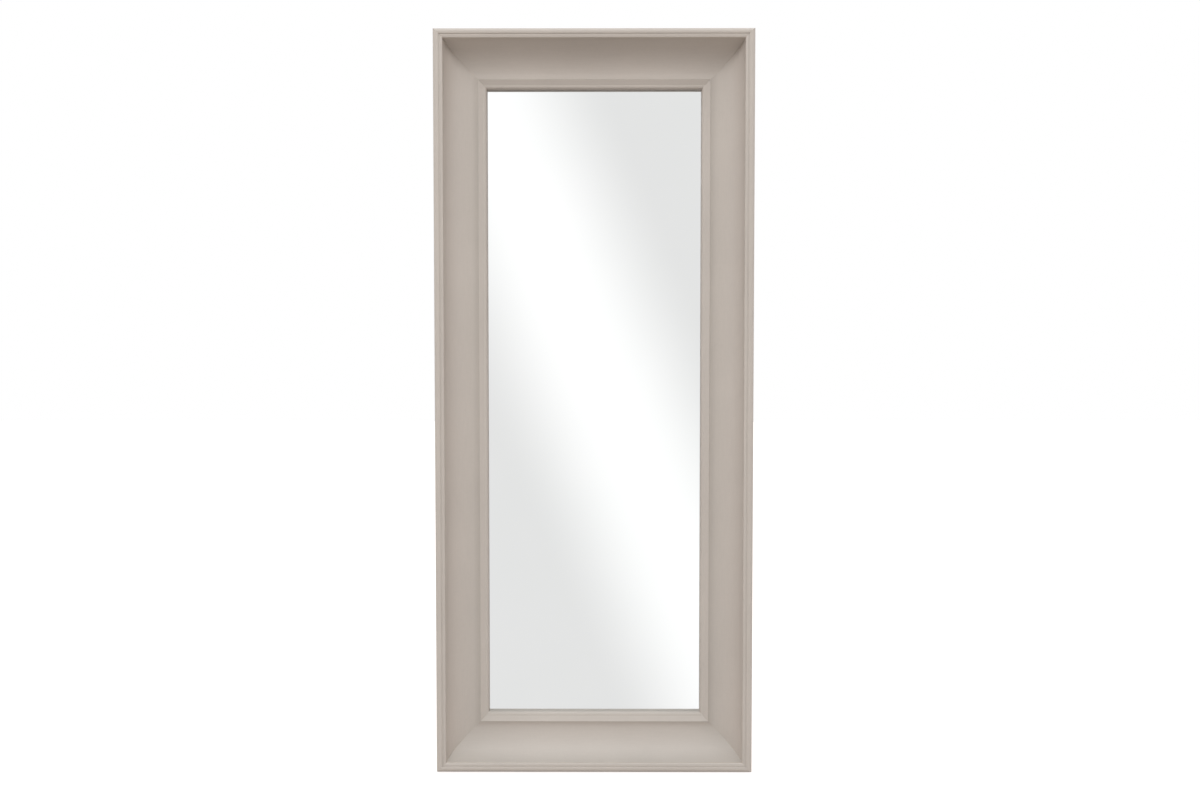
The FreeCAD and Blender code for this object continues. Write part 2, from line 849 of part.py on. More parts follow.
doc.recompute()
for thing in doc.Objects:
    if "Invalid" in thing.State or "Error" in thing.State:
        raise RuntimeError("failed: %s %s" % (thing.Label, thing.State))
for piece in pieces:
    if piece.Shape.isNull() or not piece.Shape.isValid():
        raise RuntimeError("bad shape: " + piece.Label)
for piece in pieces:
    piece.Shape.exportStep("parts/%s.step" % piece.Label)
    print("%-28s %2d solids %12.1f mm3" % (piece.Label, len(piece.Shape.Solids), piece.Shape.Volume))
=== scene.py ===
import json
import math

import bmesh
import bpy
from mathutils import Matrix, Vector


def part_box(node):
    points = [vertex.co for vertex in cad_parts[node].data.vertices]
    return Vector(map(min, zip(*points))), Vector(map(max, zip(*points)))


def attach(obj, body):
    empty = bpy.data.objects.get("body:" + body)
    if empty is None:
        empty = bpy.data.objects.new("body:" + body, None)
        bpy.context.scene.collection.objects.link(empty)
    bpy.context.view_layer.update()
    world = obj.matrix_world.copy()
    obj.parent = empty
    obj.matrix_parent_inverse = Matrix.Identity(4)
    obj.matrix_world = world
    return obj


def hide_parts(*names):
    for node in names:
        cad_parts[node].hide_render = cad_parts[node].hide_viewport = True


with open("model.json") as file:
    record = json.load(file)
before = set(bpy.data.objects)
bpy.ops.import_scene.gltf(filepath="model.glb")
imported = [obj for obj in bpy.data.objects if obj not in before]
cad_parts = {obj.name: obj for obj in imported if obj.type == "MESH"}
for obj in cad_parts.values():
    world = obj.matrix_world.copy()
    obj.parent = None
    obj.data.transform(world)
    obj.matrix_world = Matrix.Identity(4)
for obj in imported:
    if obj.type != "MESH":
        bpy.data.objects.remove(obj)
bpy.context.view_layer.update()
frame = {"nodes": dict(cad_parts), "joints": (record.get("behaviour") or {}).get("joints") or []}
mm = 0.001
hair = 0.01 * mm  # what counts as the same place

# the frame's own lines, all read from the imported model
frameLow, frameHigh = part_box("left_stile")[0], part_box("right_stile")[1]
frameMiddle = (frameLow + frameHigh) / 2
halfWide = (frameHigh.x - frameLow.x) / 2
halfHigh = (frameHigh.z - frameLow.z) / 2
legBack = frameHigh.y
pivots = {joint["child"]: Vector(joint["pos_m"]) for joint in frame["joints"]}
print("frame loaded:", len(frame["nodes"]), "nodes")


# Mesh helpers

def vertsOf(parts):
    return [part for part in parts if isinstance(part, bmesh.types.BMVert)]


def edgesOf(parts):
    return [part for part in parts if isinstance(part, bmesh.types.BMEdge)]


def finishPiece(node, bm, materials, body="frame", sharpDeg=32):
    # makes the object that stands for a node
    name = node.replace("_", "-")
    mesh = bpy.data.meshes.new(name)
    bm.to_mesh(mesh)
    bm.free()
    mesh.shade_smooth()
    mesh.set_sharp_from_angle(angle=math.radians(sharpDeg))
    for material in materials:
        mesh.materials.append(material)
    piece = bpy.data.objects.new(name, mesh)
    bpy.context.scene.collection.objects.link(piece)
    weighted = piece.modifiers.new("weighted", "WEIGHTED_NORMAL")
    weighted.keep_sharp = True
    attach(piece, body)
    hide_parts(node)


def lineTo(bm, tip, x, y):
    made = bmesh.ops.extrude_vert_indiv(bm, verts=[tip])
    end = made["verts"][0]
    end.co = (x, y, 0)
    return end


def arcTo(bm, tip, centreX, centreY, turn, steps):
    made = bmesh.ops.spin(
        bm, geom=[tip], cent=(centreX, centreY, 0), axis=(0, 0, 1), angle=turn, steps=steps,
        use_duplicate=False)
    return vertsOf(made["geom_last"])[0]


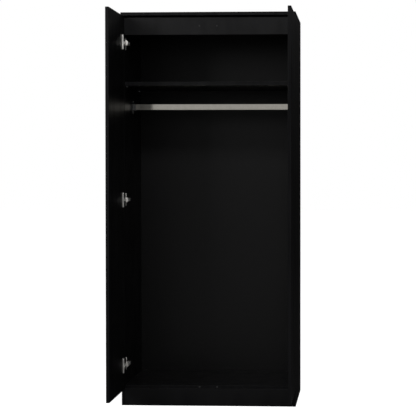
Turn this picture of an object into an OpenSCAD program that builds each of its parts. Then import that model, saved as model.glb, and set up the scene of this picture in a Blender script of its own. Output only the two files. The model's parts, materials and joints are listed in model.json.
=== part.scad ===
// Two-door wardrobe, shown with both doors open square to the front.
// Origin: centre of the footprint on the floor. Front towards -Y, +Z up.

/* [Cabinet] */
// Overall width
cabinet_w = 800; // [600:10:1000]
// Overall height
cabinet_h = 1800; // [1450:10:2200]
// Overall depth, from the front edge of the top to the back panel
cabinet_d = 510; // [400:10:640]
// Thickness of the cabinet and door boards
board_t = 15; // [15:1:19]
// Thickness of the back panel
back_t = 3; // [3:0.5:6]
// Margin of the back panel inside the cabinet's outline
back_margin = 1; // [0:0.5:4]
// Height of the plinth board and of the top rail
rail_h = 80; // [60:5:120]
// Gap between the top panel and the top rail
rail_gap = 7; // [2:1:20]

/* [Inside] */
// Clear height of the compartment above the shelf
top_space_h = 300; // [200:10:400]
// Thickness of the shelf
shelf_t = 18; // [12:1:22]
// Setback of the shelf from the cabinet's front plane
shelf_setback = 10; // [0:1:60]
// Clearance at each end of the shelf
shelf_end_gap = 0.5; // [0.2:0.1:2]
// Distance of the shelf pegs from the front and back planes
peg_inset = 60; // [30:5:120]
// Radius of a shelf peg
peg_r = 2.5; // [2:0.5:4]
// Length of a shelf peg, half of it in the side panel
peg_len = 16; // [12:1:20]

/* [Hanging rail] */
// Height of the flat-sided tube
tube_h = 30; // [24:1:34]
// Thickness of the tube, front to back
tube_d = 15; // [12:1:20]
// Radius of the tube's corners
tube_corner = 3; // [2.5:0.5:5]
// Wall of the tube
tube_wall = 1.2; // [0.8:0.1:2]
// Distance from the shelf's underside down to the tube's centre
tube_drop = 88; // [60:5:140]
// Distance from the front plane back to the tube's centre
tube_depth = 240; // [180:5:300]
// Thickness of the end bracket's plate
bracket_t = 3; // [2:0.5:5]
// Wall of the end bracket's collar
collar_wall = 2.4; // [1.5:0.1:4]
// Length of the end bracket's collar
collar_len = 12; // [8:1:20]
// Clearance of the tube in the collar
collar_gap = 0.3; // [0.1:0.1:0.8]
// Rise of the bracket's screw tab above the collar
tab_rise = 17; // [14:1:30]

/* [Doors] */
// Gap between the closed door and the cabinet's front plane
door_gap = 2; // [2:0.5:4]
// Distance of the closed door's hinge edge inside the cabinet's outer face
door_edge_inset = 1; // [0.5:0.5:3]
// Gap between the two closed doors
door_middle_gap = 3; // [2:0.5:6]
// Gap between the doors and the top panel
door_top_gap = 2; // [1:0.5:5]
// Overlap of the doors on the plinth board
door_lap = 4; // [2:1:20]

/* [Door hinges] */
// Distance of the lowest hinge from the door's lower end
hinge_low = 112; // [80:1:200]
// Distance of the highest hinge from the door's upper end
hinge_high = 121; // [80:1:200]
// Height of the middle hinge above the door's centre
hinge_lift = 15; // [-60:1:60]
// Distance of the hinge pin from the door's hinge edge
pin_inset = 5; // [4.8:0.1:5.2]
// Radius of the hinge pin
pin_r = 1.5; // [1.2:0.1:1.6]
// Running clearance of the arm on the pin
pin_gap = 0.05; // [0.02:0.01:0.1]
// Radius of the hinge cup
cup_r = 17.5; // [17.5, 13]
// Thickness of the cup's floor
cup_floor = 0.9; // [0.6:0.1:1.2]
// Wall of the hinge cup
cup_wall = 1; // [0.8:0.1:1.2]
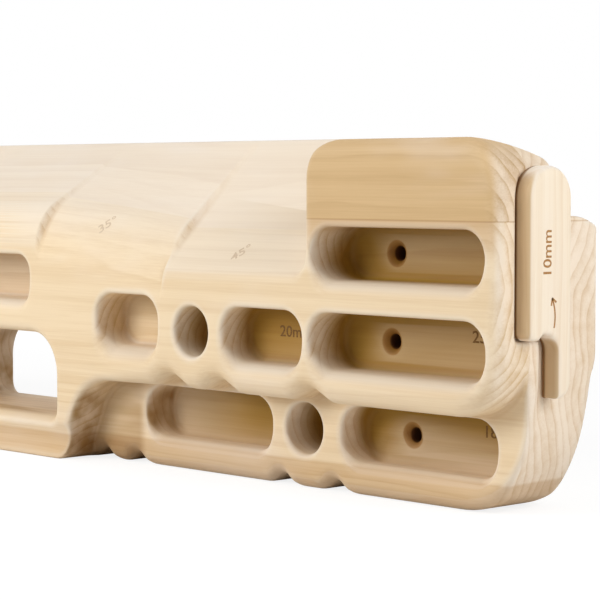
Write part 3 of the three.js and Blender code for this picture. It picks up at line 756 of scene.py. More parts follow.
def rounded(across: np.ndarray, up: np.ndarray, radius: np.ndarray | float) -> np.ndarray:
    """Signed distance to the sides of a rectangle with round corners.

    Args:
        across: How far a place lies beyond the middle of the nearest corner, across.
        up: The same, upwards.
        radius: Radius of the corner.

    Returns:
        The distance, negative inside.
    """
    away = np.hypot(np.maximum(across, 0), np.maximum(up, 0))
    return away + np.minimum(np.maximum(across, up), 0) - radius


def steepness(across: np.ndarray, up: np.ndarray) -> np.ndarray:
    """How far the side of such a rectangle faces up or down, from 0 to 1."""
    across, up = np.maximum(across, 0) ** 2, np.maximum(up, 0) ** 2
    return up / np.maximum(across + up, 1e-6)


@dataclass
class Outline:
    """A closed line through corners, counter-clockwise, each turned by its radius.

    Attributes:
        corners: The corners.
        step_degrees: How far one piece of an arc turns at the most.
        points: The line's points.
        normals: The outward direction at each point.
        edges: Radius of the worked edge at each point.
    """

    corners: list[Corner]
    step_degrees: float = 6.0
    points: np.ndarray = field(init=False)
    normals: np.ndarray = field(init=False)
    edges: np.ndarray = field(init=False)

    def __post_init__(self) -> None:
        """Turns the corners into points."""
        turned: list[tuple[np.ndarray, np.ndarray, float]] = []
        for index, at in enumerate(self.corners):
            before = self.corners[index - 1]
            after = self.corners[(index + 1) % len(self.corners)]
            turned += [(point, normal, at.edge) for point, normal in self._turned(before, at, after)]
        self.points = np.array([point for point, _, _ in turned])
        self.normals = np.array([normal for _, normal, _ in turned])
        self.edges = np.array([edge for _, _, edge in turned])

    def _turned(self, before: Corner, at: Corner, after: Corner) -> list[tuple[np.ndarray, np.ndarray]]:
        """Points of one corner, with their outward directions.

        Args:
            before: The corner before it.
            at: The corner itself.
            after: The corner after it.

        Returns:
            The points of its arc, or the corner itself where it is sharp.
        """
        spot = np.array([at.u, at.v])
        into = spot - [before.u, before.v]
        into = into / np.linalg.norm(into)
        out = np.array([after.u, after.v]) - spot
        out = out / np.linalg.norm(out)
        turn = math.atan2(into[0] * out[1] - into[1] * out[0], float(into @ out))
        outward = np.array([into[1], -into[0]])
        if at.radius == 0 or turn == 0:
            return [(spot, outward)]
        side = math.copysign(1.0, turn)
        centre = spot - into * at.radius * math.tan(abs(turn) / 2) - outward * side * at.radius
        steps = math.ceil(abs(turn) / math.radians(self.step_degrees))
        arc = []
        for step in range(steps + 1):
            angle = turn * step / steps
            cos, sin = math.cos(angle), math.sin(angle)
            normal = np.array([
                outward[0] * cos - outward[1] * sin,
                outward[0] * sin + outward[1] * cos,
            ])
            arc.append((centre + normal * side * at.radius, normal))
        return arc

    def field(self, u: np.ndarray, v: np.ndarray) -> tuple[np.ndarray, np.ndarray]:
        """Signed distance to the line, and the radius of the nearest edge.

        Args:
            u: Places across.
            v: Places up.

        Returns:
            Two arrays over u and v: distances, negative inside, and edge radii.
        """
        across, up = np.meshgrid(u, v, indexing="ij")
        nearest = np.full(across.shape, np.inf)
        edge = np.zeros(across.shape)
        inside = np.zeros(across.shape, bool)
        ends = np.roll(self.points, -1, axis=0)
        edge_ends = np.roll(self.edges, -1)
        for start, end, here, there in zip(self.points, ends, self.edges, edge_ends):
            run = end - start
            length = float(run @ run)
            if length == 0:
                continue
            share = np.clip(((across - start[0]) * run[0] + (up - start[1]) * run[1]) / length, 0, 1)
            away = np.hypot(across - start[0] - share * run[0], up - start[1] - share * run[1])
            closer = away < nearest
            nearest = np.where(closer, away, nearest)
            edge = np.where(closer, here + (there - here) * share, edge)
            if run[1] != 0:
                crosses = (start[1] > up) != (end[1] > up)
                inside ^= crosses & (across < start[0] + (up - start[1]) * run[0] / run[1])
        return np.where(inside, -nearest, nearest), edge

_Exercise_
Quote the data above from the line containing "Write part 3" to the line containing "with round corners.", inclusive, and stop.

_Task solution_
Write part 3 of the three.js and Blender code for this picture. It picks up at line 756 of scene.py. More parts follow.
def rounded(across: np.ndarray, up: np.ndarray, radius: np.ndarray | float) -> np.ndarray:
    """Signed distance to the sides of a rectangle with round corners.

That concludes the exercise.